Funny. The Alan I knew in the mid-80s of Halifax (me), the one hunting out the best place to belt out the best song at closing time, was starting to enjoy craft beer in a Halifax brewpub that actually pre-dated the one that came to be called the Granite Brewery. As I went on about back here, their equipment was originally at a sort of down at the heels place called Ginger’s which was a few blocks, a few rougher blocks nearer the train station and the docks, south of where the places now called the Granite and Ginger’s sits today. We’d also another source for early craft beer from a southern New Brunswick brewery, Hans House, that I do not think made it into the 90s.

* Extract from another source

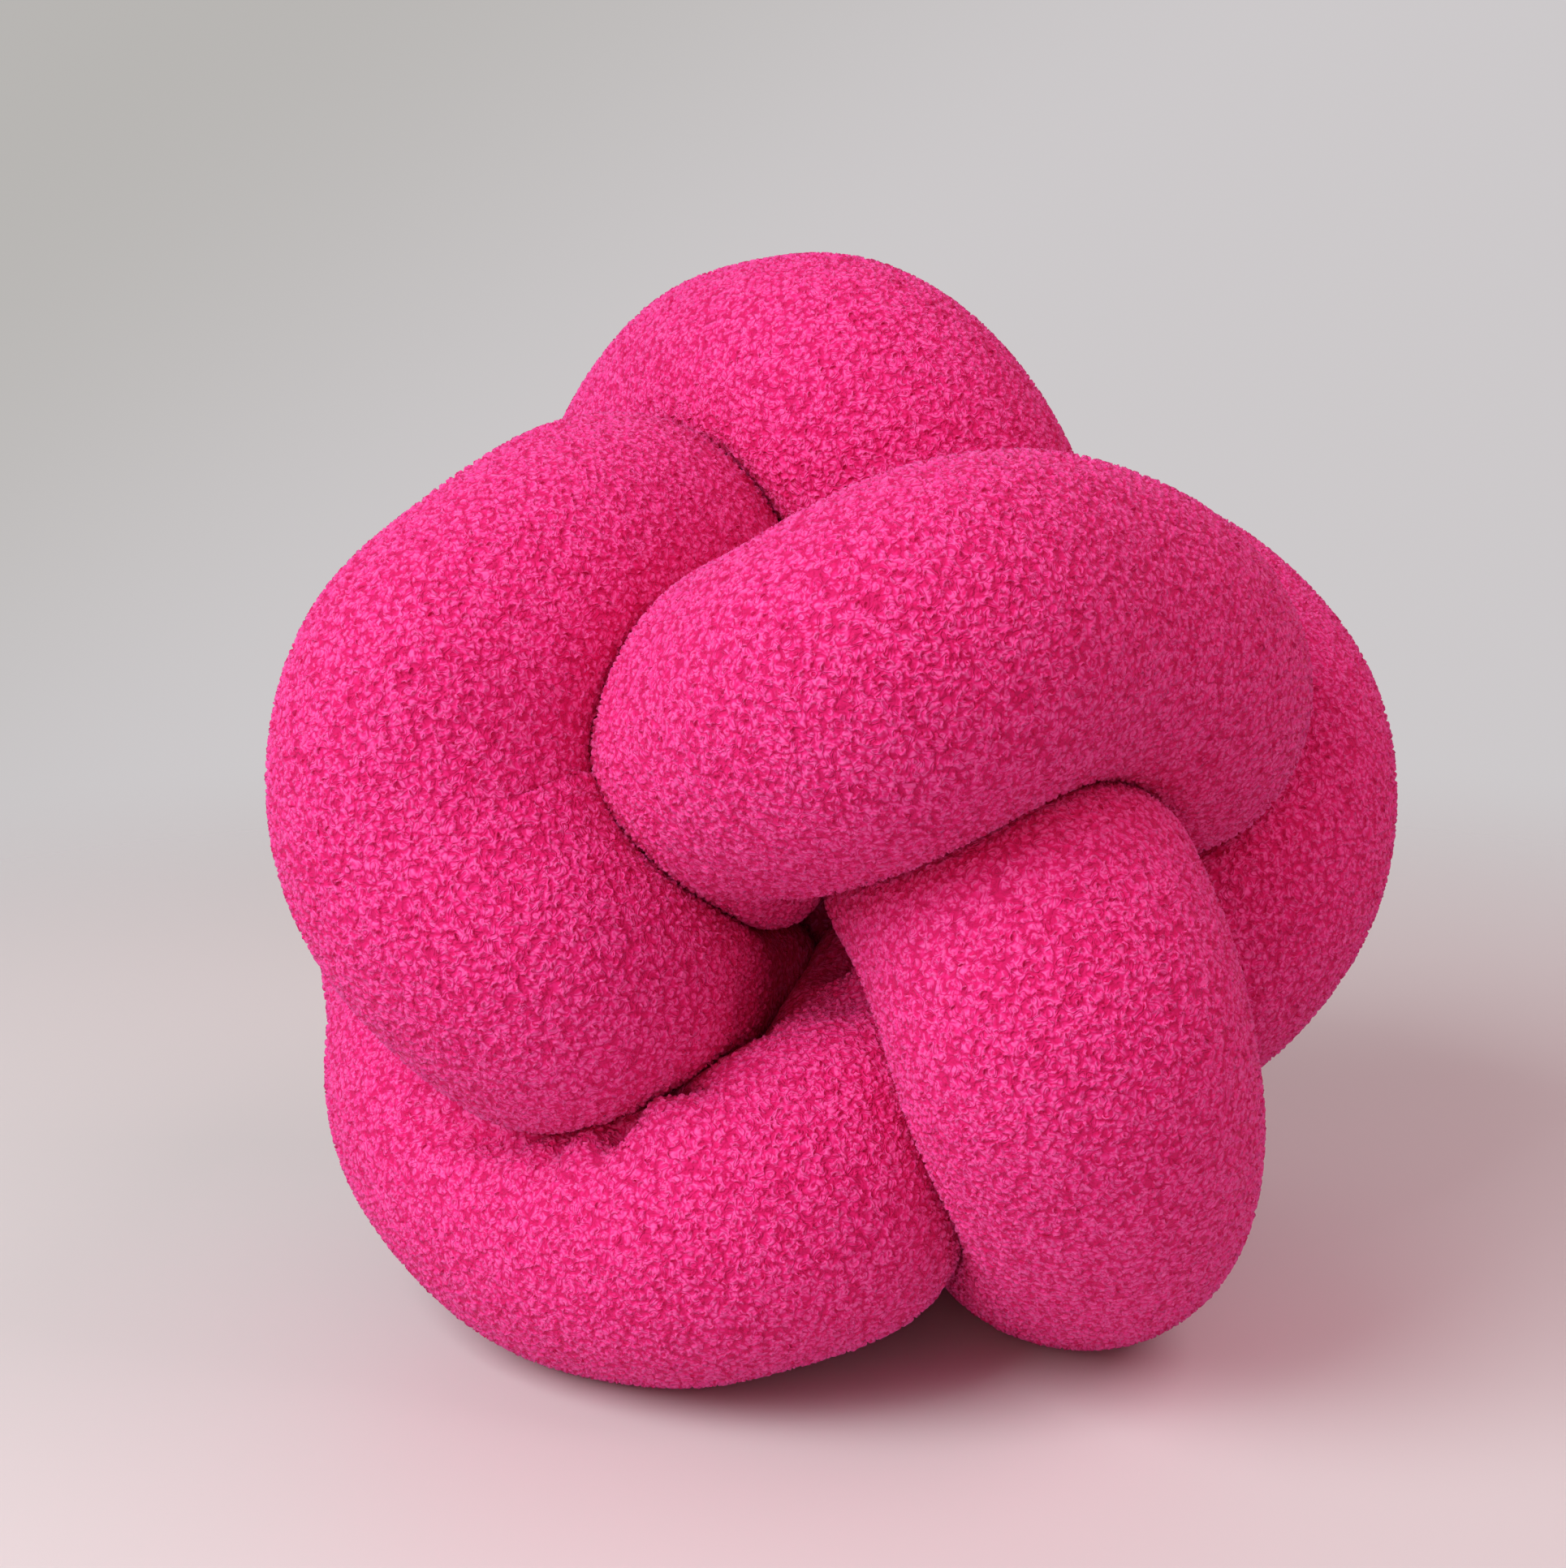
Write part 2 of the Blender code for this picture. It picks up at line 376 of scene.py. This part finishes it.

But Kevin Keefe is right. It was the place as much as anything that made learning about his early efforts at craft beer so attractive and so different – whether that first harbour town tavern or later, at the Henry House, the new sort of upscale pub that he introduced into the scene that made for the setting. And those places of his had, for much of the time, something hard to find these day of mainly canned tunes or those days of table thumping massed messed choirage – the peace of no music at all.